Cosmetics safety should be assessed not only by the presence of hazardous contents, but also by comparing estimated exposures with health-based standards. In addition to lead, metals such as aluminum, cadmium, chromium, and manganese require further investigation, according to the National Institutes for Health. A detailed overview of a scientific study can be found at this website: http://ehp.niehs.nih.gov/1205518/ .
Now that you're thinking about lipstick in a new way, let's look at the basics. In short, lipstick is a compressed tube of waxes, oils, additives and pigments that color and moisturize the lips. Most lipstick-wearers don't give much thought to anything other than the color, how it feels on their lips and how much it costs. Lipstick can be had for anywhere from $1 to $100, depending on the brand. One lipstick made by Guerlain costs more than $60,000, but that's probably because of its diamond-encrusted, 18-karat gold tube, according to HowStuffWorks.com.
Although there are many different types of lipsticks and a vast array of colors, there are some basic ingredients.
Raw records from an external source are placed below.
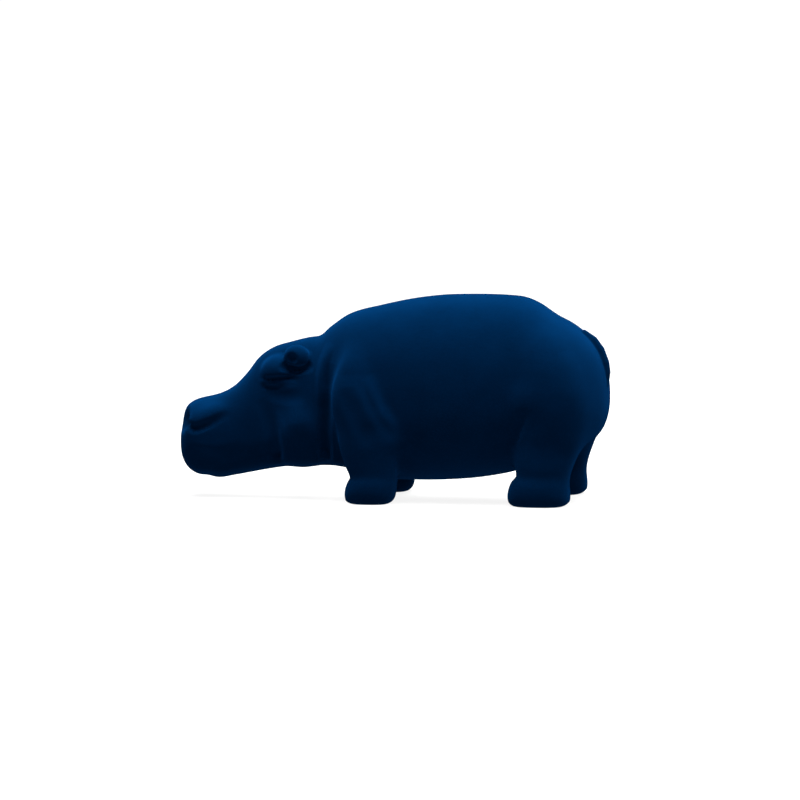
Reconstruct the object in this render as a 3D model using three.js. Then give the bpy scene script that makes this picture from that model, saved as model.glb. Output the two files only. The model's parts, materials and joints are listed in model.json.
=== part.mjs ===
// Standing hippopotamus figure, cast in one piece, with a low head and four short legs.
// Millimetres. The muzzle points along -X, +Y is the figure's right side and +Z is up.
// The soles stand on z = 0 and the origin is under the middle of the figure's length.
//
// The form is worked like clay: soft masses are joined with fillets, and strokes drawn on
// the side view press in its creases and raise its folds. The skin is where the distance
// to that form is zero, and a grid of cells turns it into a closed mesh.

import * as THREE from 'three';

// Driving dimensions
const LENGTH = 200;
const BACK_HEIGHT = 95;
const BARREL_HALF = 36.5;
const MUZZLE_HALF = 21.5;
const FOOT_MIDDLE = 28;

const NOSE_X = -LENGTH / 2 - 0.4;
const RUMP_X = LENGTH / 2 - 1.2;

// Cell sizes of the mesh. It is finest around the eyes and ears and coarsest on the barrel,
// and its lowest layer holds the soles.
const EYE_CELL = 2.5;
const MUZZLE_CELL = 3.2;
const LEG_CELL = 5.5;
const BARREL_CELL = 9;
const TAIL_CELL = 3.4;
const ACROSS_CELL = 3.9;
const WIDE_ACROSS_CELL = 5;
const FOOT_UP_CELL = 3.4;
const UP_CELL = 4.6;
const SOLE_LAYER = 1;
const RELAX_PASSES = 2;

// A smooth curve through [station, value] pairs, level beyond its ends.
function curve(points) {
  const last = points.length - 1;
  const slopes = points.map((point, i) => {
    const before = points[Math.max(i - 1, 0)];
    const after = points[Math.min(i + 1, last)];
    return (after[1] - before[1]) / (after[0] - before[0]);
  });
  return (station) => {
    if (station <= points[0][0]) return points[0][1];
    if (station >= points[last][0]) return points[last][1];
    let i = 0;
    while (station > points[i + 1][0]) i += 1;
    const span = points[i + 1][0] - points[i][0];
    const t = (station - points[i][0]) / span;
    const rise = t * t * (3 - 2 * t);
    const leave = t * (1 - t) * (1 - t) * span * slopes[i];
    const arrive = t * t * (t - 1) * span * slopes[i + 1];
    return points[i][1] * (1 - rise) + points[i + 1][1] * rise + leave + arrive;
  };
}

const level = (value) => () => value;

// Joins two forms with a fillet. Carving one out of the other is the same, turned round.
function join(a, b, fillet) {
  const overlap = Math.max(fillet - Math.abs(a - b), 0) / fillet;
  return Math.min(a, b) - overlap * overlap * fillet * 0.25;
}

function carve(body, tool, fillet) {
  return -join(-body, tool, fillet);
}

// Size of a rounded box, of half sizes 1 and 1, that passes through the point.
function rounded(a, b, power) {
  return Math.pow(Math.pow(Math.abs(a), power) + Math.pow(Math.abs(b), power), 1 / power);
}

// A mass along X: its top, bottom and half width change from station to station, it is
// widest at the height that widest gives, and its ends close over capFront and capRear.
function barrel(form, x, y, z) {
  const top = form.top(x);
  const bottom = form.bottom(x);
  const wide = form.widest(x);
  const half = form.half(x);
  const high = z > wide ? top - wide : wide - bottom;
  const section = rounded(y / half, (z - wide) / high, form.power(x));
  const past = Math.max(form.front + form.capFront - x, 0) / form.capFront
    + Math.max(x - form.rear + form.capRear, 0) / form.capRear;
  return (rounded(section, past, form.capPower) - 1) * Math.min(half, (top - bottom) / 2);
}

// A mass along Z, such as a leg: its front and rear edges, middle and half thickness change
// with height, and it closes over cap below its top.
function column(form, x, y, z) {
  const front = form.front(z);
  const reach = (form.rear(z) - front) / 2;
  const half = form.half(z);
  const section = rounded((x - front - reach) / reach, (y - form.middle(z)) / half, form.power(z));
  const past = Math.max(z - form.top + form.cap, 0) / form.cap;
  return (rounded(section, past, 2) - 1) * Math.min(reach, half);
}

// An egg-shaped mass with its long axis tipped up towards the tail by tilt radians.
function egg(form, x, y, z) {
  const cos = Math.cos(form.tilt);
  const sin = Math.sin(form.tilt);
  const dx = x - form.at[0];
  const dz = z - form.at[2];
  const along = (dx * cos + dz * sin) / form.radii[0];
  const across = (y - form.at[1]) / form.radii[1];
  const up = (dz * cos - dx * sin) / form.radii[2];
  return (Math.hypot(along, across, up) - 1) * Math.min(...form.radii);
}

// Nearest place on a path of [x, z, value] points, in the side view: the distance to it
// and the value there.
function nearestOnPath(path, x, z) {
  let gap = Infinity;
  let value = 0;
  for (let i = 0; i + 1 < path.length; i += 1) {
    const [ax, az, av] = path[i];
    const [bx, bz, bv] = path[i + 1];
    const along = ((x - ax) * (bx - ax) + (z - az) * (bz - az)) / ((bx - ax) ** 2 + (bz - az) ** 2);
    const t = THREE.MathUtils.clamp(along, 0, 1);
    const here = Math.hypot(x - ax - t * (bx - ax), z - az - t * (bz - az));
    if (here < gap) {
      gap = here;
      value = av + t * (bv - av);
    }
  }
  return [gap, value];
}

// A rod in the middle plane along a path of [x, z, radius] points.
function rod(path, x, y, z) {
  const [gap, radius] = nearestOnPath(path, x, z);
  return Math.hypot(gap, y) - radius;
}

// How deep a stroke presses in at a place on the side view, fading out at its width. Its
// path is of [x, z, depth] points, and a negative depth raises the skin.
function relief(stroke, x, z) {
  const [gap, depth] = nearestOnPath(stroke.path, x, z);
  const reach = Math.min(gap / stroke.width, 1);
  return depth * (1 - reach * reach) ** 2;
}

// Neck, shoulders, barrel and rump
const TRUNK = {
  front: -55,
  rear: RUMP_X,
  capFront: 15,
  capRear: 24,
  capPower: 2.8,
  top: curve([
    [-46, 58], [-35, 73.5], [-31, 79], [-22, 85.4], [-8, 89.4], [10, 93.2], [28, BACK_HEIGHT],
    [57, BACK_HEIGHT - 0.4], [66, 91.6], [76, 84.8], [88, 79.6], [95, 76.6], [99, 72],
  ]),
  bottom: curve([
    [-46, 22], [-35, 18], [-27, 15.5], [-10, 9.5], [10, 8.5], [30, 9.2], [45, 11], [58, 14],
    [72, 20], [86, 24], [99, 24],
  ]),
  widest: curve([[-46, 46], [0, 44], [50, 46], [99, 50]]),
  half: curve([
    [-46, 15], [-35, 20.5], [-30, 22.5], [-25, 26], [-18, 30.5], [-8, 33], [5, 34.4],
    [25, BARREL_HALF], [56, BARREL_HALF], [66, 37.4], [76, 36.6], [88, 33], [99, 29],
  ]),
  power: level(2.2),
};

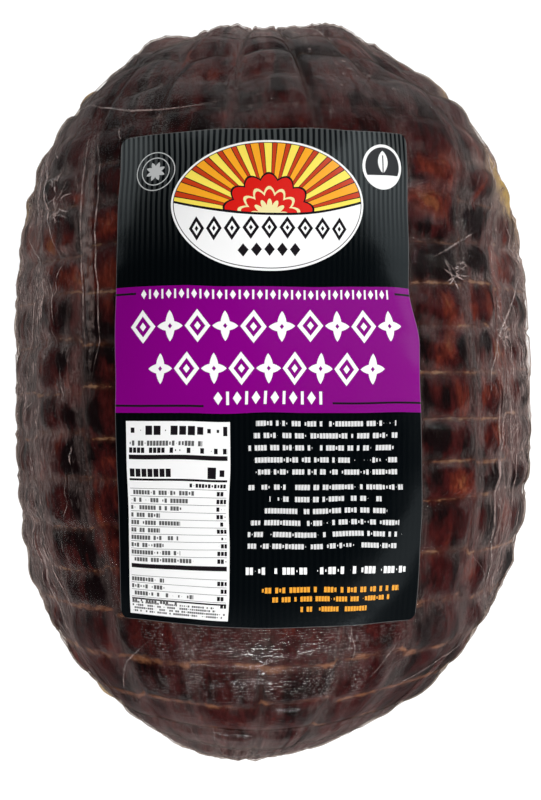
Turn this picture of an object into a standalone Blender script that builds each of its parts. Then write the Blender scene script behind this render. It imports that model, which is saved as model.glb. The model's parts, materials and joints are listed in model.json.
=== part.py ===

And that list of ingredients above is just a paltry few of the many substances that might be in the tube of lipstick in your purse. For many women, wearing lipstick for the first time is a rite of passage, and even if they wear no other makeup, they feel naked without it. Lipstick essentially began the modern cosmetics industry. Much more info on lipstick can be found at this website: http://health.howstuffworks.com/skin-care/beauty/skin-and-makeup/lipstick.htm.
Lipstick in general is considered to be safe, but check the ingredients with the manufacturer of the brand you want to buy. Although the health effects of lipstick have not shown to be harmful yet, there is a growing body of evidence that it could cause long term issues. If you suspect that you may have health related issues due to using lipstick, see your doctor. All health issues should be addressed by a physician or professional medical practitioner.